Responding to criticism, the United National Party (UNP), represented in Parliament solely by Wickremesinghe, has defended his vote against the opposition’s attempt to express the dissatisfaction of the house with President Gotabaya Rajajapksa’s handling of the crisis.
The UNP tweeted Tuesday that its leader, Wickremesinghe, had informed the opposition that voting to suspend Parliament’s Standing Orders was a poor parliamentary strategy.
The Prime Minister explained that protecting the Motion of Displeasure was more important than suspending Standing Orders.
He said Government MPs would use the defeat of the vote to suspend Standing Orders as an opportunity to prevent a vote on the Motion.
— UNP (@officialunp) May 17, 2022
Wickremesinghe himself tweeted later and defended his vote.
“This was not a vote on the Motion of Displeasure against the President. This was a vote to suspend all Parliament proceedings and immediately debate the Motion of Displeasure,” he tweeted as part of a long series of tweets.
5/ It would be best if the Opposition used a better strategic approach going forward. Nevertheless, wish to reaffirm our commitment to vote in favour of the motion as communicated earlier last week.#SriLanka
— Ranil Wickremesinghe (@RW_UNP) May 17, 2022
Wickremesinghe was also criticised by SJB parliamentarian Kavirathna, who lost her bid to become deputy speaker.
“The Prime Minister has become a mere puppet of the Rajapaksa family and has become a tool to carry out the Rajapaksa regime’s agenda, while the the first ever policy decision taken at the Parliament has been defeated,” she said.
In his first televised address to the nation on Monday, Wickremesinghe said the nation urgently needs $75 million of foreign currency in the next few days to pay for essential imports.

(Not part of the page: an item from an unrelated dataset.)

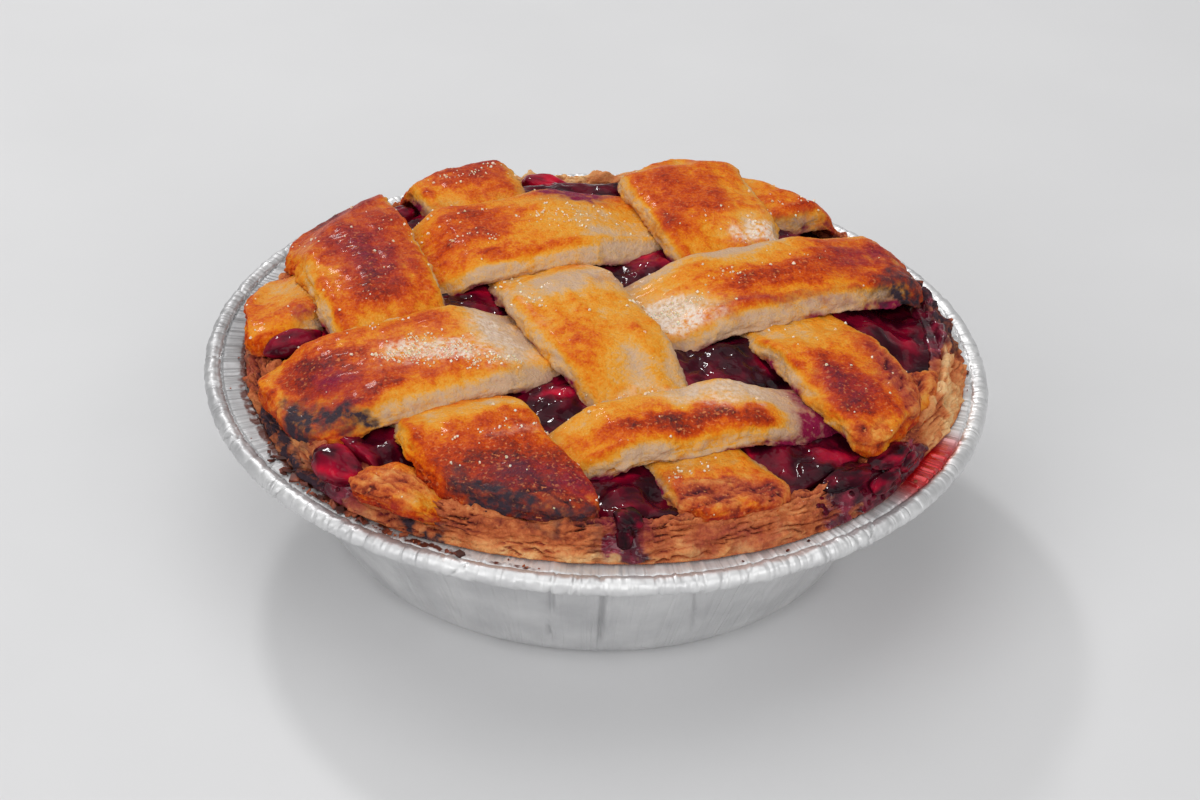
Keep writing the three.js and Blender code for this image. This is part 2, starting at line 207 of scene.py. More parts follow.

Sri Lanka’s economy has been hit hard by the pandemic, rising energy prices and populist tax cuts. A chronic shortage of foreign currency and soaring inflation had led to a severe shortage of medicines, fuel and other essentials.
The economic uncertainty also triggered a political crisis in Sri Lanka and a demand for the resignation of the powerful Rajapaksas.
On May 9, Gotabaya Rajapaksa’s elder brother Mahinda Rajapaksa resigned as Prime Minister to make way for the president to appoint an interim all-political-party government. Wickremesinghe was appointed the country’s new Prime Minister on Thursday to steer the country’s economy out of the woods.
Meanwhile, the Ministry of Education said that schools which were closed during the last week due to violence were reopened from Tuesday. The government said that with the lifting of the curfew, activities in several sectors, including transport, will resume as usual.
Train services, which were suspended, will run normally from Tuesday, the Railway Department said, indicating that the law and order situation across the island nation has returned to normal.